The government of Hong Kong on September 19 said that more than a dozen potential companies are interested in security token offerings, according to a local news agency.

The report noted that the Hong Kong Financial Services and Treasury Bureau (FSTB), Securities and Futures Commission (SFC), and HKInvest met with companies from the security token issuance industry and exchanged ideas on promoting Security Token Offerings (STOs) in the nation.

Chen Haolian, deputy director of the Treasury Bureau, pointed out that security token issuance was already live in Hong Kong. Haolian added that during last week’s meeting, more than a dozen potential token issuers were interested in security token issuance, emphasizing the government’s commitment to supporting Fintech.

The statement, as roughly translated, reads:

The SAR government supports the development of financial technology, to provide a wide range of innovative financial services to the society to support the development of the real economy, and to support the issuance of security tokens in compliance with the requirements of ensuring investor protection and responding to money laundering and terrorist financing.

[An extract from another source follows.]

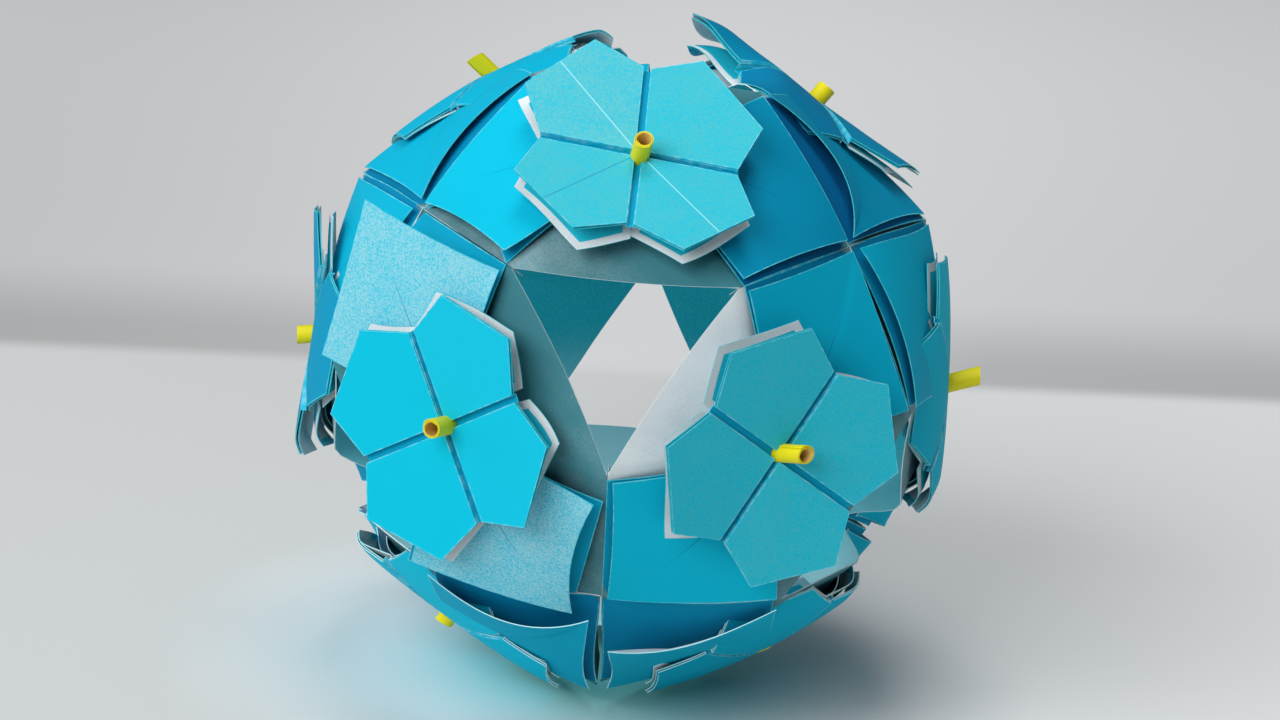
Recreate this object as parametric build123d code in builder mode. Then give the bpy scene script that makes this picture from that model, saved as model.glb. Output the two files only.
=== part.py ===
from build123d import *
import os
from math import radians, sqrt, tan

os.makedirs("parts", exist_ok=True)

# A ball of twelve folded paper units, one on each edge of an octahedron. Each unit is
# one square of paper: a saddle shaped base, two free end flaps over it, and a flower of
# four petals on top, with a rolled paper stamen pushed in between them.
# The ball rests on the petals around one of its eight three-sided openings, and its
# origin is on the table, under its middle.

# Paper: one ply, and how many lie together in each panel
paper = 0.1
base_plies = 3
tab_plies = 2
flap_plies = 4
petal_plies = 2

# Ball: from its centre to the junction of four units, to a corner of an opening and to
# the top of a flower, and the straight fold along one side of an opening
junction_reach = 43.6
corner_reach = 48.57
flower_reach = 47.5
opening_side = 32.3
glue_line = 0.1

# Base: how far its middle lies under the flower, and the glued tabs under its outer edges
base_drop = 2.8
tab_depth = 4.0
tab_end = 0.6
tab_slant = 1.6

# Flaps: height under the flower, the two places where each is softly bent, the radius of
# these bends, the slope beyond each of them, and how far a flap's corner and its point
# stay back along the seam
flap_drop = 1.5
flap_shoulder = 7.0
flap_elbow = 19.0
flap_bend = 12.0
upper_slope = 18
lower_slope = 39
flap_setback = 0.9
flap_point = 0.6

# Flower: length of a groove from the middle, the two outer corners of a petal measured
# along and across the groove, the groove itself, and how far the white leaf under a petal
# shows past it
groove_length = 14.4
petal_long = 17.4
petal_short = 8.0
groove_width = 1.1
groove_depth = 1.3
under_lip = 1.0

# Neck of gathered folds that carries the flower, and the stamen rolled from a strip
neck_side = 7.0
stamen_diameter = 2.5
stamen_bore = 1.7
stamen_proud = 4.3
stamen_play = 0.05

# Thickness of each panel
base_thickness = base_plies * paper
tab_thickness = tab_plies * paper
flap_thickness = flap_plies * paper
petal_thickness = petal_plies * paper

# Places in a unit's own frame: origin at the ball's centre, Z out through the flower,
# X towards a junction, Y towards an opening. The seam planes, y = (z - x) / sqrt(2),
# part a unit from its neighbours, and half the glue line is left on each side of them.
seam_inset = glue_line * sqrt(0.5)
junction = Vector(junction_reach * sqrt(0.5) - glue_line, 0, junction_reach * sqrt(0.5))
corner_x = opening_side / 2
corner_z = (corner_x + sqrt(6 * corner_reach**2 - 8 * corner_x**2)) / 3
corner = Vector(corner_x, (corner_z - corner_x) * sqrt(0.5) - seam_inset, corner_z)
middle = Vector(0, 0, flower_reach - base_drop)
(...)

Additionally, Huang Lexin, director of the Licensing Section of the Intermediary Department of the SFC, expressed the regulator’s support for the virtual asset industry, especially the application of distributed ledger technology to issue securities, which will help improve efficiency, transparency, and reduce costs.

Previously, Coin Edition reported that a Chinese court ruled that its people may continue to trade cryptocurrencies despite the nation’s ban on digital asset services.

According to the Beijing Number One Intermediate People’s Court, interested investors may only trade cryptocurrencies as virtual assets rather than legal currencies.